What is the number of lines containing the string "from"? Answer with the number only.

>> BEGIN GIVEN ENTRIES

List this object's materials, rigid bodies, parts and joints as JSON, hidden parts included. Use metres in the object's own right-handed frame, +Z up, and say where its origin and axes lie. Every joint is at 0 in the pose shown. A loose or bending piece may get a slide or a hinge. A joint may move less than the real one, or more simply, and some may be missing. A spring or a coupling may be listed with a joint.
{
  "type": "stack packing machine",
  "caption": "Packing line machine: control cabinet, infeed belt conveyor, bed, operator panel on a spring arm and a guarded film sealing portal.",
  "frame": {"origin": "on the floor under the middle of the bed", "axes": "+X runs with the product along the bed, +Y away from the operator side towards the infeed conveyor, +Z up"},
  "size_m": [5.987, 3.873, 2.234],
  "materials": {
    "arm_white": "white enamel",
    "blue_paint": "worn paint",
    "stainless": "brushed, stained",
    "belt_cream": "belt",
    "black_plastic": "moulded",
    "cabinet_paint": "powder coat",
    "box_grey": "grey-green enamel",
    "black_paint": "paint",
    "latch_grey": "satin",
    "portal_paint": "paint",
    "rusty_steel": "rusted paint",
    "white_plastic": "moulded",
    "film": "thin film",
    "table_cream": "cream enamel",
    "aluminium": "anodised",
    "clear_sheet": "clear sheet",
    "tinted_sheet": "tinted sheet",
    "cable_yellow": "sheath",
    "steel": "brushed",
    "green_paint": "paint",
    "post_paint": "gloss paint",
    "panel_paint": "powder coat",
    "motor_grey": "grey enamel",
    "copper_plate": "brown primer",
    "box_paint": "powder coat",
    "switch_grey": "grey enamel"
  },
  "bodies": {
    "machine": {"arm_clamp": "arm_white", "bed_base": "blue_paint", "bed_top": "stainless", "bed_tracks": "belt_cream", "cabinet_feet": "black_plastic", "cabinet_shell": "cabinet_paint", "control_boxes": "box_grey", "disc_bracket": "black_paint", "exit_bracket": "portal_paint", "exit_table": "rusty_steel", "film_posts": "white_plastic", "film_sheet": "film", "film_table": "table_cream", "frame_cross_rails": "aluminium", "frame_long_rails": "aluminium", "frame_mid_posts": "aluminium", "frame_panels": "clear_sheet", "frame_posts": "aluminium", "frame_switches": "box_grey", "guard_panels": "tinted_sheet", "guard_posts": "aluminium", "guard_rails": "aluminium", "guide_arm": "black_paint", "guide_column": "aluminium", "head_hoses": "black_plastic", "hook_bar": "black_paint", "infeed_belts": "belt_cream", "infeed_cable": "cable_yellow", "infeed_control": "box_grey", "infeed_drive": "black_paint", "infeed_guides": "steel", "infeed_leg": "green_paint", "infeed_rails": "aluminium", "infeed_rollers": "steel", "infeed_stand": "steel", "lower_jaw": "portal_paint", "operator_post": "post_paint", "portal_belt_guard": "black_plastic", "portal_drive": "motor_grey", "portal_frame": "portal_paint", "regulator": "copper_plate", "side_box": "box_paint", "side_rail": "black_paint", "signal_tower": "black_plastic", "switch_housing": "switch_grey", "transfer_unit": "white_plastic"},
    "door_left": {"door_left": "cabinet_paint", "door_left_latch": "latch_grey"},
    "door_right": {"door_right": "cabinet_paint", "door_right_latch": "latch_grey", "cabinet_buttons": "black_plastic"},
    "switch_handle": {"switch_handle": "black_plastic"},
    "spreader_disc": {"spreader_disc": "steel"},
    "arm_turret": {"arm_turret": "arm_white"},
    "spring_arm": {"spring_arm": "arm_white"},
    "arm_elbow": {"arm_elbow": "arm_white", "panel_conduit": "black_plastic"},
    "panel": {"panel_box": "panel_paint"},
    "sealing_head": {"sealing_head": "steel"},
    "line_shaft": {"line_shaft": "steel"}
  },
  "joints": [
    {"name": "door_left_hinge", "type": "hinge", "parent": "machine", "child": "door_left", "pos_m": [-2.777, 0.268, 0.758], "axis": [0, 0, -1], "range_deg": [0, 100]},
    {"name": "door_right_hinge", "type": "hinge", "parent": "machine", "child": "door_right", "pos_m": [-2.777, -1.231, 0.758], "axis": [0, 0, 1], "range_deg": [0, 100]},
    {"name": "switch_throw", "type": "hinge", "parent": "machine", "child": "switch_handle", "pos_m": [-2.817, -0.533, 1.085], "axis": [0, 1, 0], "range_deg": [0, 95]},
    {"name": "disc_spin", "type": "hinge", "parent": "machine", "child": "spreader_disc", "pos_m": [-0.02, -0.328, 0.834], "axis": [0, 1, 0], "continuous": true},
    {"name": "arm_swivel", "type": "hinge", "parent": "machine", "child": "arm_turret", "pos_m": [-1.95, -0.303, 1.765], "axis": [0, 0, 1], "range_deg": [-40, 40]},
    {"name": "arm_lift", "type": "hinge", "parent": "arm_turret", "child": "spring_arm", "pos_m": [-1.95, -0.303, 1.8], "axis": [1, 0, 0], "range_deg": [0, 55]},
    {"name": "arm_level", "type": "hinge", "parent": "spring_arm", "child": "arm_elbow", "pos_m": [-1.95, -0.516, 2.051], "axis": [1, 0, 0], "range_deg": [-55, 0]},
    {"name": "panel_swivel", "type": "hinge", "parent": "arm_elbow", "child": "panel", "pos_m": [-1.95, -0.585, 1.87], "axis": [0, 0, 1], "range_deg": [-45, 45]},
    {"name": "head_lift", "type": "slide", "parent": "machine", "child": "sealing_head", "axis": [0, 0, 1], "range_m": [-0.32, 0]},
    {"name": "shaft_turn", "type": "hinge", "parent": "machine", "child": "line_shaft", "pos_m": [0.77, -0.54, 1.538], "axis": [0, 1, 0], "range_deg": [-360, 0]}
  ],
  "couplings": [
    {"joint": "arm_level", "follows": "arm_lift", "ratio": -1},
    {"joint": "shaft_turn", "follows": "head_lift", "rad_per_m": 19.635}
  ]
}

>> END GIVEN ENTRIES
>> BEGIN GIVEN ENTRIES

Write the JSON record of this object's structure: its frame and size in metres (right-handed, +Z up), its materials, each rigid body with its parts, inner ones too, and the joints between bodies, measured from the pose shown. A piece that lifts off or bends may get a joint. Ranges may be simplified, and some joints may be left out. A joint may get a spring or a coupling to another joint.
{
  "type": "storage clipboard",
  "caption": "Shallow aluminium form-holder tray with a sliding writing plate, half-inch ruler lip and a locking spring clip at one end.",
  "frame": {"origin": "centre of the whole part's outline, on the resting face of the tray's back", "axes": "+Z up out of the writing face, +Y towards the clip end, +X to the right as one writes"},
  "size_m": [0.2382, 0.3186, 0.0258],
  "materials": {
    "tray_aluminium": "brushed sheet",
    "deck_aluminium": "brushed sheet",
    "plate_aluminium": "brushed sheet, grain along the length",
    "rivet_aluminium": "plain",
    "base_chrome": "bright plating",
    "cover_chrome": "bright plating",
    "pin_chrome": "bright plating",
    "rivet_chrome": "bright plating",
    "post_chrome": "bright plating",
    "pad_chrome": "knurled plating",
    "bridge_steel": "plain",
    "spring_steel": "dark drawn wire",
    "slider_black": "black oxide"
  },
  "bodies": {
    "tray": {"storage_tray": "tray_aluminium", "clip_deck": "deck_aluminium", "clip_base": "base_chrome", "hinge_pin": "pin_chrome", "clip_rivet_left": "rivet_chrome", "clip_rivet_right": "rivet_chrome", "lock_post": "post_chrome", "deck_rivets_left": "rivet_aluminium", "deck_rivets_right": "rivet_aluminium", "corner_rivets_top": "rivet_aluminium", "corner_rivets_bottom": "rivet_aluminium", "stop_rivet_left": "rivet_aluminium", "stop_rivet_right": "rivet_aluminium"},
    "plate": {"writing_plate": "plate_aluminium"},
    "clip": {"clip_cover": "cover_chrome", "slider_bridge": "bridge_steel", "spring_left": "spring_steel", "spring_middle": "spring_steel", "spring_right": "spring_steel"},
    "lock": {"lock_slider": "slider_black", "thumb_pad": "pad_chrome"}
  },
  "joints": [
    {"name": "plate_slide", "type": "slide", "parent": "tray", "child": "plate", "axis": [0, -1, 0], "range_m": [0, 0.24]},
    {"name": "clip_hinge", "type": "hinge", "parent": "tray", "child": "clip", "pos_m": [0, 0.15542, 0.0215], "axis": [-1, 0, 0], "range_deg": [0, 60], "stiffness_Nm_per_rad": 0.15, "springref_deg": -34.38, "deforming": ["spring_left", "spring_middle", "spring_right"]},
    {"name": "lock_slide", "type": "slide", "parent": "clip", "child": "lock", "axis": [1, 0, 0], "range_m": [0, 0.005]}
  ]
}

>> END GIVEN ENTRIES

▶ _REPLY TO THE TASK_:
2